### [Information shown]
## begin

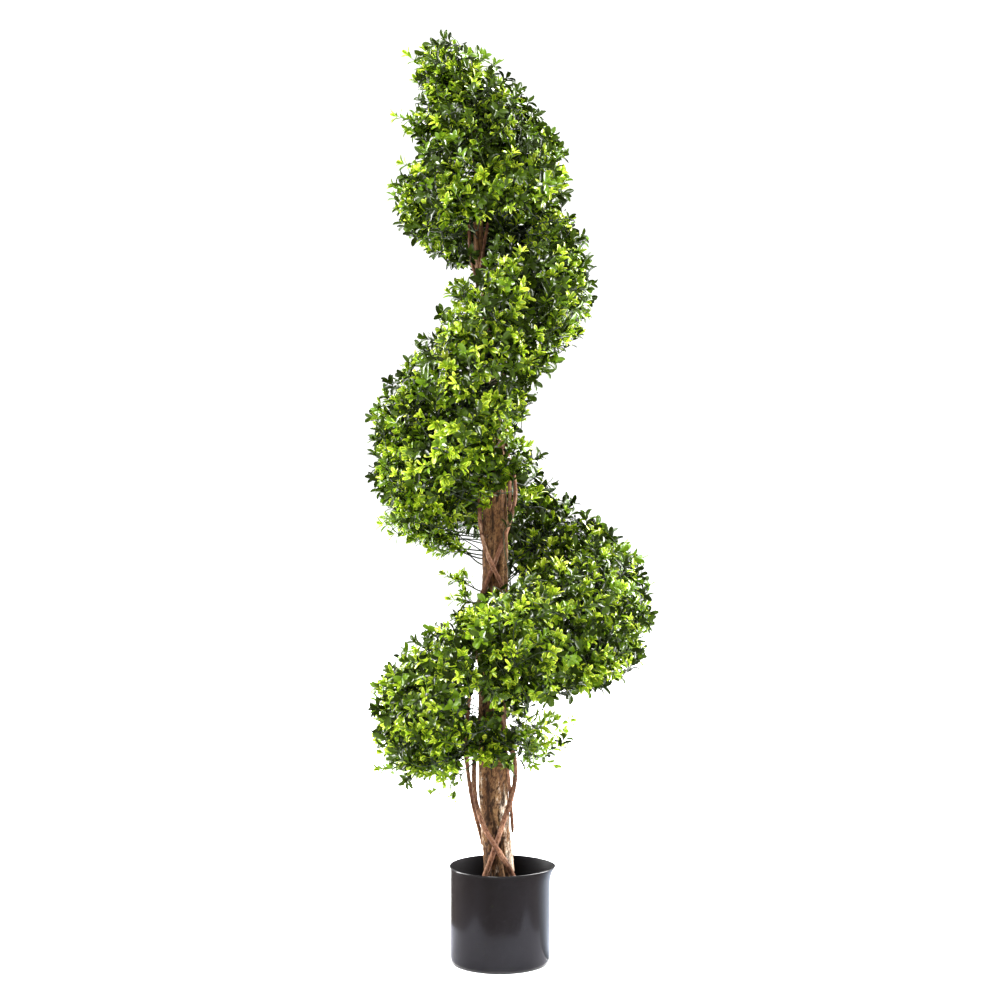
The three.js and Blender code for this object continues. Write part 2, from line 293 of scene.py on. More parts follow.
class Slices:
    """Level cuts through a rising CAD limb: its centre line, and its radius by angle."""

    def __init__(self, node):
        mesh = CAD[node].data
        place = np.array([v.co for v in mesh.vertices])
        ends = np.array([e.vertices[:] for e in mesh.edges])
        self.low, self.high = place[ends[:, 0]], place[ends[:, 1]]
        self.bottom, self.top = place[:, 2].min(), place[:, 2].max()

    def cut(self, z):
        z = min(max(z, self.bottom + 2e-4), self.top - 2e-4)
        a, b = self.low, self.high
        crossing = (a[:, 2] - z) * (b[:, 2] - z) < 0
        a, b = a[crossing], b[crossing]
        t = ((z - a[:, 2]) / (b[:, 2] - a[:, 2]))[:, None]
        return a + t * (b - a)

    def centre(self, z):
        points = self.cut(z)
        order = np.argsort(np.arctan2(*(points - points.mean(0)).T[1::-1]))
        ring = points[order]
        step = np.linalg.norm(np.roll(ring, -1, axis=0) - ring, axis=1)
        weight = step + np.roll(step, 1)
        return (ring * weight[:, None]).sum(0) / weight.sum()

    def radius(self, z, angles):
        points = self.cut(z) - self.centre(z)
        turn = np.arctan2(points[:, 1], points[:, 0])
        order = np.argsort(turn)
        return np.interp(angles, turn[order], np.hypot(points[:, 0], points[:, 1])[order], period=2 * math.pi)


# ------------------------------------------------------------------ trunk
trunk_slices = Slices("trunk")
TRUNK_LEVELS = np.linspace(trunk_slices.bottom + 1e-3, trunk_slices.top - 1e-3, 60)
TRUNK_CENTRES = np.array([trunk_slices.centre(z) for z in TRUNK_LEVELS])
TRUNK_RADII = np.array([trunk_slices.radius(z, [0, 2.1, 4.2]).mean() for z in TRUNK_LEVELS])


def trunk_centre(z):
    x, y = (np.interp(z, TRUNK_LEVELS, TRUNK_CENTRES[:, axis]) for axis in (0, 1))
    return Vector((x, y, z))


def trunk_radius(z):
    return float(np.interp(z, TRUNK_LEVELS, TRUNK_RADII))


def bark_relief(angle, z, radius):
    """How far the bark stands in at a point, and how much painted shade darkens it there, most in its cracks
    and in the hollows between its strands.
    """
    around = Vector((math.cos(angle), math.sin(angle), 0)) * radius
    drift = 1.1 * noise.noise(Vector((around.x * 14, around.y * 14, z * 5)))
    strand = abs(math.sin(2.5 * (angle + drift) + 3.0 * z))
    split = abs(noise.noise(Vector((around.x * 120, around.y * 120, z * 26 + 7))))
    check = abs(noise.noise(Vector((around.x * 240, around.y * 240, z * 60 + 3))))
    crack = max(0.0, 1 - split / 0.11) ** 1.5
    fine = max(0.0, 1 - check / 0.12) * 0.5
    valley = max(0.0, 1 - strand / 0.30) ** 1.3
    grain = noise.noise(Vector((around.x * 420, around.y * 420, z * 160)))
    size = min(1.0, radius / 0.02)
    inward = STRAND_DEPTH * (valley - 0.3 * strand) + CRACK_DEPTH * (crack + fine) - 0.0006 * grain
    return inward * size, min(1.0, 0.8 * crack + 0.45 * valley + 1.2 * fine)


def bare_share(z):
    """One on the trunk's bare foot, falling to nothing where the foliage starts."""
    return min(1.0, max(0.0, (BARE_TOP - z) / BARE_FADE))


def lichen_at(angle, z):
    """How much the pale crust covers the bark: most low down on the trunk's right front."""
    facing = max(0.0, math.cos(angle - LICHEN_TURN)) ** 3
    return LICHEN * facing * bare_share(z)


def build_trunk():
    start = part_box("filling")[1].z - TRUNK_START_BELOW_FILLING
    end = trunk_slices.top - 1e-3
    count = int((end - start) / TRUNK_RING_STEP)
    angles = np.linspace(0, 2 * math.pi, TRUNK_SIDES, endpoint=False)
    points, painted_shade_values, lichens = [], [], []
    for z in np.linspace(start, end, count):
        centre = trunk_centre(z)
        radii = trunk_slices.radius(z, angles)
        for angle, radius in zip(angles, radii):
            inward, painted_shade = bark_relief(angle, z, radius)
            # Painted shade on the front of the bare foot, added to the shade of the cracks and hollows.
            painted_shade += FRONT_SHADE * max(0.0, -math.sin(angle)) ** 4 * bare_share(z)
            out = radius - inward
            points.append(centre + Vector((math.cos(angle) * out, math.sin(angle) * out, 0)))
            painted_shade_values.append(painted_shade)
            lichens.append(lichen_at(angle, z))
    faces = tube_faces(count, TRUNK_SIDES)
    faces.append(tuple(reversed(range(TRUNK_SIDES))))
    faces.append(tuple(range((count - 1) * TRUNK_SIDES, count * TRUNK_SIDES)))
    make_piece("trunk_with_bark", points, faces, ["trunk"], [trunk_bark()],
               values={"painted_shade": painted_shade_values, "lichen": lichens})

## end

### [Problem to solve]
Return exactly the lines that run from the top of the listing above to the line containing "cuts through a", please, keeping both end lines and leaving out everything else.

### [Task answer]
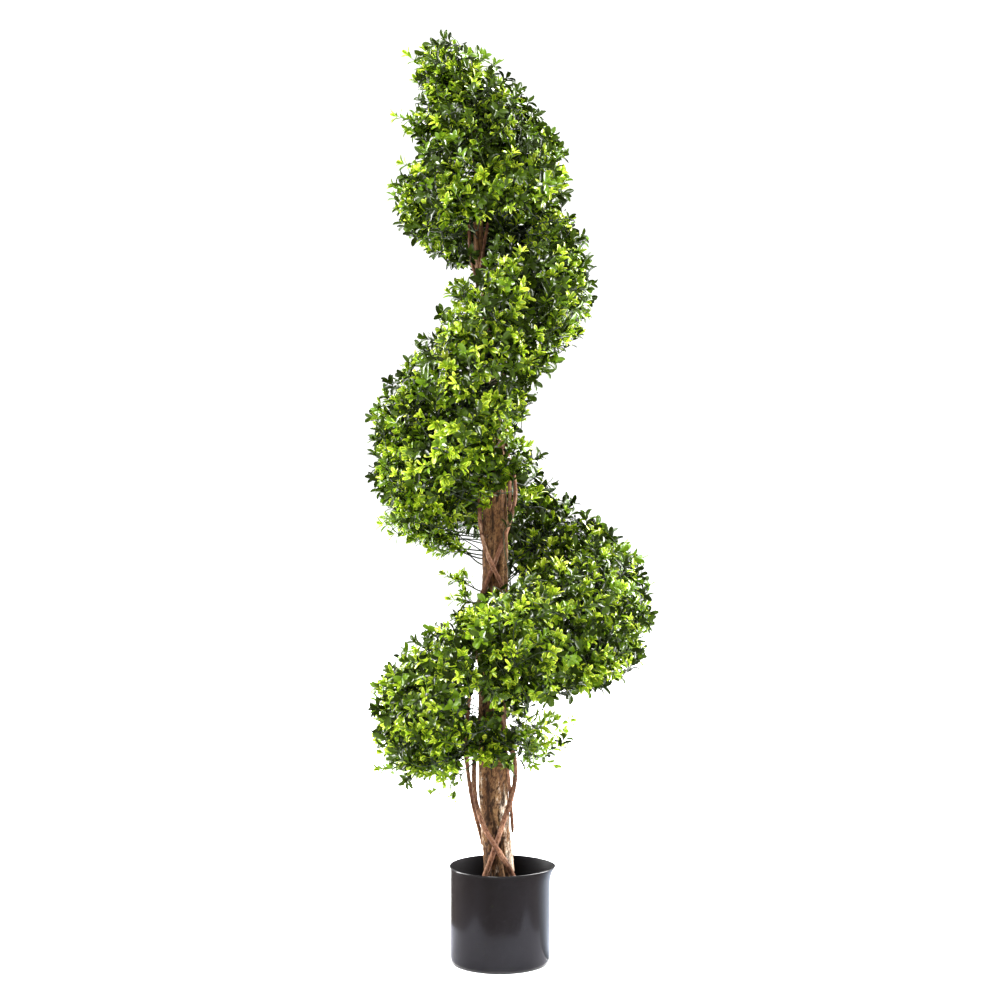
The three.js and Blender code for this object continues. Write part 2, from line 293 of scene.py on. More parts follow.
class Slices:
    """Level cuts through a rising CAD limb: its centre line, and its radius by angle."""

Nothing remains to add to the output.